(begin)
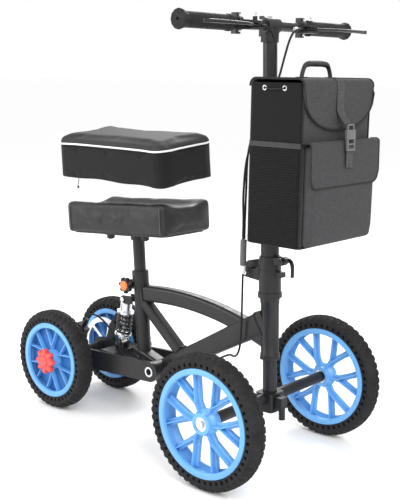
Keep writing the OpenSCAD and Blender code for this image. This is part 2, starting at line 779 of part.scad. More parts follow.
// ---- rear arm ----
module swing_arm() color(frame_black) difference() {
    union() {
        for (side = [-1, 1]) {
            side_plate(side * (arm_in + arm_t / 2) - arm_t / 2, arm_t) {
                link([pivot_x, pivot_z], [rear_x, rear_r], arm_h / 2);
                link([rear_x + 34, rear_r + 10], [rear_x + 50, rear_r + 66], 13);
            }
        }
        translate([rear_x, 0, rear_r]) across(axle_d + 16, arm_w - 2);
        beam([shock_low[0] - 30, shock_low[1] - 23], [shock_low[0] + 22, shock_low[1] - 23],
             2 * arm_in + 2, 10, 2);
        for (side = [-1, 1])
            side_plate(side * (shock_eye_w / 2 + gap + 2.5) - 2.5, 5)
                link(shock_low, shock_low - [0, 20], 9);
    }
    translate([pivot_x, 0, pivot_z]) across(pivot_d + 2 * fit, arm_w + 10);
    translate([rear_x, 0, rear_r]) across(axle_d, arm_w + 10);
    translate([shock_low[0], 0, shock_low[1]]) across(shock_bolt_d, 60);
}

module rear_axle() color(steel) translate([rear_x, 0, rear_r])
    across(axle_d, rear_track + rear_hub_w + 26);

// Caliper astride the disc, on a tab of the rear arm
module brake_calipers() color("black") for (side = [0, 1]) mirror([0, side, 0]) {
    difference() {
        translate([rear_x + 55, disc_y, rear_r + 76]) rotate([0, 34, 0]) union() {
            box([32, caliper_w, 50], [0, 0, 0]);
            translate([-2, barrel_y, 24]) cylinder(d = barrel_d, h = 23);
        }
        translate([rear_x, disc_y, rear_r]) across(disc_d + 8, 4);
    }
}

module shock_bottom_bolt() color(steel) translate([shock_low[0], 0, shock_low[1]]) {
    reach = shock_eye_w / 2 + gap + 5;
    across_from(shock_bolt_d, -reach, reach);
    across_from(13, -reach - 4, -reach);
    across_from(13, reach, reach + 4);
}

// ---- shock absorber: drawn along +Z from its top bolt ----
module shock_body() color(steel) on_shock() difference() {
    union() {
        across(shock_eye_d, shock_eye_w);
        translate([0, 0, 6]) cylinder(d = shock_can_d - 12, h = 8);
        translate([0, 0, 12]) cylinder(d = shock_can_d, h = coil_top - 12 - seat_disc_t);
        translate([0, 0, coil_top - seat_disc_t]) cylinder(d = seat_disc_d, h = seat_disc_t);
        translate([0, 0, coil_top]) cylinder(d = shock_tube_d, h = 36);
    }
    across(shock_bolt_d + 2 * fit, 60);
    translate([0, 0, 22]) cylinder(d = shock_rod_d + 2 * fit, h = 60);
}

module shock_rod() color(steel) on_shock() difference() {
    union() {
        translate([0, 0, 48]) cylinder(d = shock_rod_d, h = coil_low - 44);
        translate([0, 0, coil_low]) cylinder(d = seat_disc_d, h = seat_disc_t);
        translate([0, 0, coil_low + seat_disc_t]) cylinder(d = 20, h = 12);
        translate([0, 0, shock_len]) across(shock_eye_d, shock_eye_w);
    }
    translate([0, 0, shock_len]) across(shock_bolt_d + 3, 60);
}

module shock_spring() color([0.05, 0.05, 0.05]) on_shock() {
    low = coil_top + wire_d / 2;
    high = coil_low - wire_d / 2;
    steps = 12 * coil_turns;
    swept([for (i = [0 : steps]) [coil_d / 2 * cos(30 * i), coil_d / 2 * sin(30 * i),
           low + (high - low) * i / steps]], wire_d / 2, 8, [0, 0, 1]);
}

// ---- wheels: drawn around the Y axis at the origin ----
module tyre(r, rim_r, w) {
    rotate([90, 0, 0]) rotate_extrude() {
        translate([rim_r, -w / 2]) square([r - tyre_round - rim_r, w]);
        translate([r - tyre_round - 1, -w / 2 + tyre_round]) square([tyre_round + 1, w - 2 * tyre_round]);
        for (side = [-1, 1])
            translate([r - tyre_round, side * (w / 2 - tyre_round)]) circle(tyre_round);
    }
}

// Six stems from the hub, each forking to two places on the rim
module spokes(rim_in, w) {
    fork = fork_r * rim_in;
    for (k = [0 : 5]) rotate(60 * k) {
        translate([0, -w / 2]) square([fork, w]);
        for (side = [-1, 1]) {
            foot = [fork, 0];
            tip = (rim_in + 2) * [cos(15), side * sin(15)];
            turn = atan2(tip[1] - foot[1], tip[0] - foot[0]);
            translate(foot) rotate(turn) translate([0, -w / 2]) square([norm(tip - foot), w]);
            translate(foot) circle(d = w);
        }
    }
}

module rim(rim_r, w, hub_len, closed) {
    rim_in = rim_r - flange_h;
    rotate([90, 0, 0]) difference() {
        union() {
            difference() {
                cylinder(r = rim_r, h = w - 3, center = true);
                cylinder(r = rim_r - band_t, h = w, center = true);
            }
            for (side = [-1, 1]) translate([0, 0, side * (w / 2 - 4.5)]) difference() {
                cylinder(r = rim_r, h = 6, center = true);
                cylinder(r = rim_in, h = 8, center = true);
            }
            linear_extrude(web_t, center = true) spokes(rim_r - band_t, closed ? rib_t : spoke_w);
            linear_extrude(w - 16, center = true) spokes(rim_r - band_t, rib_t);
            if (closed) cylinder(r = rim_r - band_t + 0.5, h = 4, center = true);
            cylinder(d = hub_d, h = hub_len, center = true);
        }
        cylinder(d = bearing_d - 8, h = hub_len + 10, center = true);
        for (side = [-1, 1]) translate([0, 0, side * (hub_len / 2 - bearing_w / 2 + 0.5)])
            cylinder(d = bearing_d, h = bearing_w + 1, center = true);
    }
}

module bearings(hub_len) {
    for (side = [-1, 1]) translate([0, side * (hub_len / 2 - bearing_w / 2), 0]) difference() {
        across(bearing_d, bearing_w);
        across(axle_d + 2 * fit, bearing_w + 2);
    }
}

module at_front(side) {
    translate([front_x, side * front_track / 2, front_r]) children();
}

module at_rear(side) {
    translate([rear_x, side * rear_track / 2, rear_r]) rotate([0, 30, 0]) children();
}

module front_tyre() color([0.07, 0.07, 0.07]) tyre(front_r, front_rim_r, front_tyre_w);
module front_rim() color(rim_blue) rim(front_rim_r, front_tyre_w - 1, hub_w, false);
module rear_tyre() color([0.07, 0.07, 0.07]) tyre(rear_r, rear_rim_r, rear_tyre_w);
module rear_rim() color(rim_blue) rim(rear_rim_r, rear_tyre_w - 1, rear_hub_w, true);

module front_tyre_left() at_front(1) front_tyre();
module front_tyre_right() at_front(-1) front_tyre();
module front_rim_left() at_front(1) front_rim();
module front_rim_right() at_front(-1) front_rim();
module front_bearings_left() color(steel) at_front(1) bearings(hub_w);
module front_bearings_right() color(steel) at_front(-1) bearings(hub_w);
module rear_tyre_left() at_rear(1) rear_tyre();
module rear_tyre_right() at_rear(-1) rear_tyre();
module rear_rim_left() at_rear(1) rear_rim();
module rear_rim_right() at_rear(-1) rear_rim();
module rear_bearings_left() color(steel) at_rear(1) bearings(rear_hub_w);
module rear_bearings_right() color(steel) at_rear(-1) bearings(rear_hub_w);

// Disc with a boss that reaches the hub's inner face
module brake_disc() {
    hub_face = rear_track / 2 - rear_hub_w / 2;
    difference() {
        union() {
            across_from(disc_d, disc_y - 1, disc_y + 1);
            across_from(44, disc_y - 2, hub_face);
        }
        across(axle_d + 12, 400);
        for (k = [0 : 5]) rotate([0, 60 * k, 0]) translate([disc_d * 0.34, 0, 0]) across(24, 400);
    }
}

module brake_disc_left() color(steel) translate([rear_x, 0, rear_r]) brake_disc();
module brake_disc_right() color(steel) translate([rear_x, 0, rear_r]) mirror([0, 1, 0]) brake_disc();

// Eight-lobed knob on the outer end of the rear axle
module drag_knob() {
    face = rear_track / 2 + rear_hub_w / 2 + 2;
    difference() {
        union() {
            side_plate(face, 15) star(34, 8);
            across_from(46, face + 15, face + 19);
        }
        across_from(axle_d + 2 * fit, face - 10, face + 12);
    }
}

module drag_knob_left() color([0.92, 0.22, 0.2]) translate([rear_x, 0, rear_r]) drag_knob();
module drag_knob_right() color([0.92, 0.22, 0.2]) translate([rear_x, 0, rear_r])
    mirror([0, 1, 0]) drag_knob();

main_frame();
head_bearings();
swing_pivot();
seat_clamp();
shock_top_bolt();
brake_cable_lower();
steering_tube();
axle_beam();
front_axle_bolts();
fold_base();
fold_pin();
front_tyre_left();
front_rim_left();
front_bearings_left();
front_tyre_right();
front_rim_right();
front_bearings_right();
column_foot();
column_tube();
stem_clamp();
bag_body();
bag_pocket();
bag_brackets();
cable_splitter();
fold_lever();
stem_tube();
handlebar_clamp();
handlebar();
grips();
lever_brackets();
lever_cables();
brake_lever_left();
brake_lever_right();
bag_flap();
bag_handle();
bag_strap();
seat_post();
seat_bracket();
seat_pan();
seat_pad();
seat_bolts();
pad_cover();
seat_knob();
swing_arm();
rear_axle();
brake_calipers();
shock_bottom_bolt();
rear_tyre_left();
rear_rim_left();
rear_bearings_left();
brake_disc_left();
rear_tyre_right();
rear_rim_right();
rear_bearings_right();
brake_disc_right();
drag_knob_left();
drag_knob_right();
shock_body();
shock_rod();
shock_spring();
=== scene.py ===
"""Looks of the knee scooter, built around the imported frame. Lengths are metres, except the numbers
that go through mm() or pairs() and the cable routes, which are millimetres."""

import json
from math import copysign, cos, exp, pi, radians, sin, sqrt, tanh, tau

import bmesh
import bpy
from mathutils import Matrix, Vector, noise


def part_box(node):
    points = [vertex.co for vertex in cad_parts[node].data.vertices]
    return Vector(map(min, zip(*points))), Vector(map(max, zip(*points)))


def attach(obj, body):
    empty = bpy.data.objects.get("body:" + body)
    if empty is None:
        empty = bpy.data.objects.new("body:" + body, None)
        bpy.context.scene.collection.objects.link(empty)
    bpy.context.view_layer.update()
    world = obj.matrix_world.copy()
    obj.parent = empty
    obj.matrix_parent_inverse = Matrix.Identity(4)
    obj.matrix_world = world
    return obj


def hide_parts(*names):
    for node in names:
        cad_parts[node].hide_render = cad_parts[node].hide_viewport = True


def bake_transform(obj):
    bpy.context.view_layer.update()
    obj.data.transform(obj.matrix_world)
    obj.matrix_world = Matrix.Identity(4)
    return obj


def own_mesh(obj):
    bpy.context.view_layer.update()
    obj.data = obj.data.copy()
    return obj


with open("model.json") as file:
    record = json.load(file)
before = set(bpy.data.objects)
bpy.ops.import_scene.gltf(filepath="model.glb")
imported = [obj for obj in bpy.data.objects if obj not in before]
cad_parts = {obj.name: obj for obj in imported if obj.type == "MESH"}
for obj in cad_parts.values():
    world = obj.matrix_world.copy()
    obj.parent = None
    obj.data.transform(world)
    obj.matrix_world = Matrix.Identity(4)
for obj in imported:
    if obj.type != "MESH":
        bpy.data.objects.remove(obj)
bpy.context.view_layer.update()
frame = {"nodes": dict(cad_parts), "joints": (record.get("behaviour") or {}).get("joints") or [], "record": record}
X_AXIS = Vector((1, 0, 0))
Y_AXIS = Vector((0, 1, 0))
UP = Vector((0, 0, 1))


# ---- places, all worked out from the frame ----
def mm(*values):
    """A vector, or one length, from millimetres."""
    return Vector(values) * 0.001 if len(values) > 1 else values[0] * 0.001


def pairs(*values):
    """Points of an outline or a profile, from pairs of millimetres."""
    return [(mm(a), mm(b)) for a, b in values]


def box(node):
    """The two far corners of a CAD node."""
    return [Vector(v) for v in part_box(node)]


def centre(node):
    low, high = box(node)
    return (low + high) / 2


def share(value):
    """A value held between 0 and 1."""
    return min(max(value, 0), 1)


def polar(turn, radius=1.0):
    """A point at an angle in the plane of the wheels."""
    return Vector((cos(turn), 0, sin(turn))) * radius


def around(side, other, turn):
    """A direction at an angle between two others."""
    return side * cos(turn) + other * sin(turn)


def heading(path, i):
    """Direction of a path at its point i."""
    return (path[min(i + 1, len(path) - 1)] - path[max(i - 1, 0)]).normalized()


def quarter(steps, first, last):
    """Sine and cosine of steps first to last of a quarter turn."""
    turns = [radians(90 * k / steps) for k in range(first, last + 1)]
    return [(sin(turn), cos(turn)) for turn in turns]


def joint_axis(name):
    for joint in frame["joints"]:
        if joint["name"] == name:
            return Vector(joint["axis"]).normalized()
    raise KeyError(name)


FRONT = centre("front_axle_bolts")
REAR = centre("rear_axle")
PIVOT = centre("swing_pivot")
COLUMN_UP = joint_axis("stem_height")
POST_UP = joint_axis("seat_height")
POST_FOOT = Vector((PIVOT.x - mm(73.5), 0, PIVOT.z))


def tilted(origin, up):
    """Matrix of a frame at origin whose Z is up and whose Y stays level."""
    forward = Y_AXIS.cross(up).normalized()
    return Matrix.Translation(origin) @ Matrix((forward, Y_AXIS, up)).transposed().to_4x4()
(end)
[Objective] Each line from the start of the listing above through the line containing "across(axle_d, rear_track +" should be copied exactly, please, with no other lines added.

[Solution]
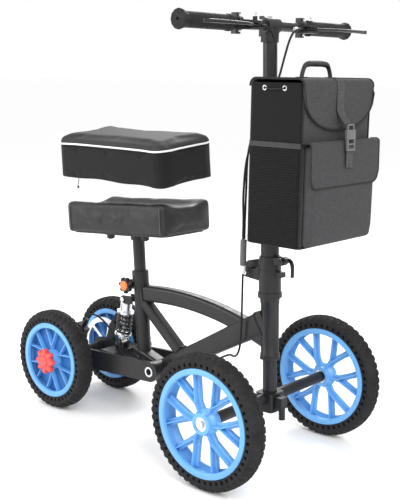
Keep writing the OpenSCAD and Blender code for this image. This is part 2, starting at line 779 of part.scad. More parts follow.
// ---- rear arm ----
module swing_arm() color(frame_black) difference() {
    union() {
        for (side = [-1, 1]) {
            side_plate(side * (arm_in + arm_t / 2) - arm_t / 2, arm_t) {
                link([pivot_x, pivot_z], [rear_x, rear_r], arm_h / 2);
                link([rear_x + 34, rear_r + 10], [rear_x + 50, rear_r + 66], 13);
            }
        }
        translate([rear_x, 0, rear_r]) across(axle_d + 16, arm_w - 2);
        beam([shock_low[0] - 30, shock_low[1] - 23], [shock_low[0] + 22, shock_low[1] - 23],
             2 * arm_in + 2, 10, 2);
        for (side = [-1, 1])
            side_plate(side * (shock_eye_w / 2 + gap + 2.5) - 2.5, 5)
                link(shock_low, shock_low - [0, 20], 9);
    }
    translate([pivot_x, 0, pivot_z]) across(pivot_d + 2 * fit, arm_w + 10);
    translate([rear_x, 0, rear_r]) across(axle_d, arm_w + 10);
    translate([shock_low[0], 0, shock_low[1]]) across(shock_bolt_d, 60);
}

module rear_axle() color(steel) translate([rear_x, 0, rear_r])
    across(axle_d, rear_track + rear_hub_w + 26);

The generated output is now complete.